実際、1977年の夏に製作された最初の試験用模型ではこの部分に何の対策もなかったため、絶望的なまでのレーダー反射が発生、空軍から再設計を要求される事になりました。どうしたらいいのかとノースロップの開発陣は頭を抱えたようですが、ここでステルス性能開発部門の技術者の一人、フレッド・オシーラ(Fred Oshira)が登場します。とにかく全てが滑らかな平面で構成された胴体を考え続けていた彼は、常にモデル製作用の粘土を持ち歩いて、さまざまな形をこねくりまわしていたのだとか。
ある日、オシーラは家族サービスで子供を連れてディズニーランドに出かけました。子供たちがティーカップの遊具で遊ぶのを見ていたオシーラはねん土をいじりながら突然、ひらめきます。接合部をゆるやかに外に引き伸ばしてしまえば鋭角は消えるじゃないか、と。つまりこういう事です。
 

接合部をぎゅっと引き延ばしてしまえば、薄い板になってしまいますから、これはレーダー反射を伴わないのです。これまた判ってしまえば単純な話でしたが、これがコロンブスの卵的な発見としてノースロップのステルス技術を救う事になります。こうしてオシーラがひらめいた形状が上の写真のタシット・ブルー“沈黙の青号”の特徴的な上下接合部の構造なのです。

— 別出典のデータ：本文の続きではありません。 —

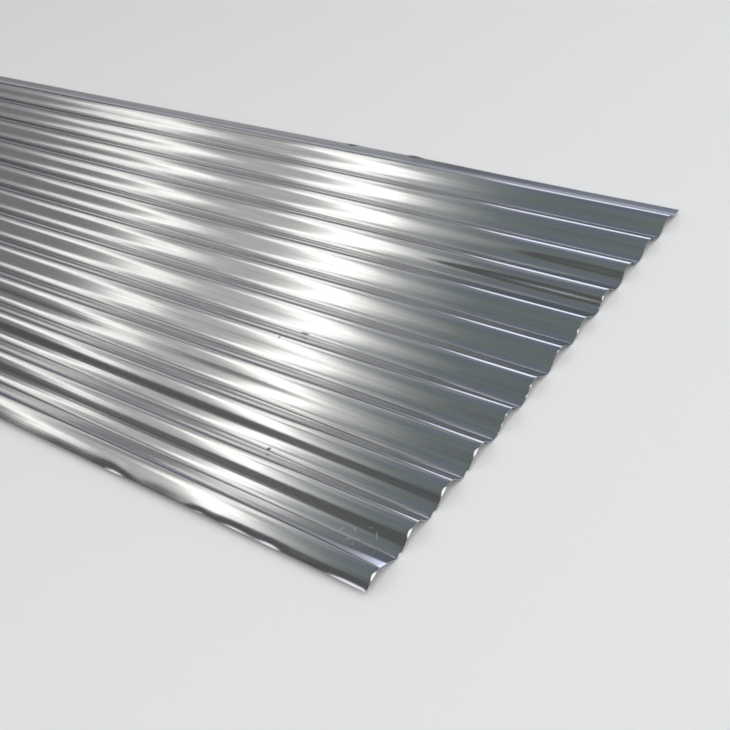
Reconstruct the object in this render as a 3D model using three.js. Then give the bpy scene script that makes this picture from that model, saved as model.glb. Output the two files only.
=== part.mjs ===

これですね。上下胴体の接合部を引き延ばし、最後は薄い板で終わるようにして鋭角部を消してしまったのです。

この形状を模型実験で確認すると、予想通りレーダーの反応は劇的に低下しました。
さらに原理が単純なだけに周波数による制約がなく鏡面反射をする全てのレーダー波に有効であり、この発見がノースロップ式ステルスの突破口になります。ノースロップ社はディズニーランドのあるカリフォルニアに本社が置かれていた幸運を神に感謝するべきかもしれません。



そしてこの技術は後のノースロップYF-23にも引き継がれ、同機の上下接合部はタシット・ブルー式に左右に引き延ばされて板状になっています。



ちなみにロッキードのF-22でも空気取り入れ口横で同じような工夫がされており(この部分は後で見るようにLERXの代用になってる可能性もある)、さらに微妙ながら、機首部でも似たような構造がなんとなく見て取れます。この技術がB-2以降の第三世代ステルスでは大きな役割を果たしてる可能性は高いように思われるのです。